The purpose of Kanak 'warfare' was not killing; it was the renewal of life. So is a dog fight. The Kanaks could have used stone tipped weapons, leather helmets and armour. They did not do so for much the same reason that football teams do not use machine guns. That would have spoilt the fun. That fun was waged with penis-shaped wooden clubs that somewhat resembled baseball bats. It was loving fighting.

The Kanaks were cannibals with good taste. It was an honour for an old man to die in battle. He would be eaten respectfully by both winners and losers. He knew before he went to war that if he died, he would continue to look out on the world through other peoples' eyes. Kanaks did not die from their own point of view - they 'passed on' ([S370]84).
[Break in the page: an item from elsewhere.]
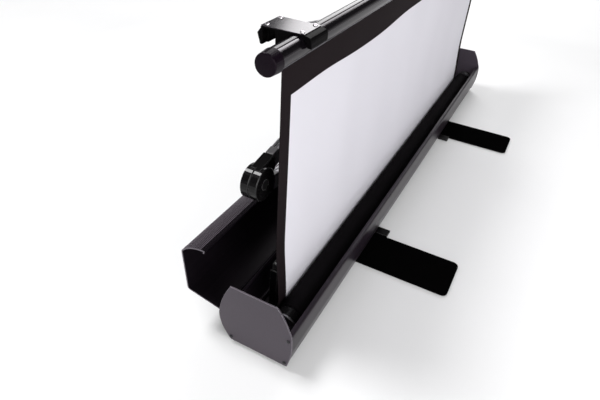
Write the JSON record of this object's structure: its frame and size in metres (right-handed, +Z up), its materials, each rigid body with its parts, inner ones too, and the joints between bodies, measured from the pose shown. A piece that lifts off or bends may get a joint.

All things considered, the ancient Kanaks probably balanced love and war more intelligently than so-called civilized peoples do. We would probably live healthier, happier lives if our social order was more matrilineal, the boys were free to enjoy more ritualized blood-sports while other people watched the real, but restrained violence, This may bde happening. The grand old medieval-Kanak traditions reviving as hooligans brawl bloodily outside football stadiums while the sanitized, sterilized game goes on inside them. Rather than preventing hooligans from brawling, the police could organize them into melees, and charges onlookers for seeing real bloodsports. Some girls will doubtless want to watch to know who the winners are - and may throw flowers down to their favourites. Natural selection is far older than recorded history. It is best done with least destruction and suffering. When Cook discovered New Caledonia, the island was about as close to Paradise as any place enjoyed by ordinary mortals. It could become so again.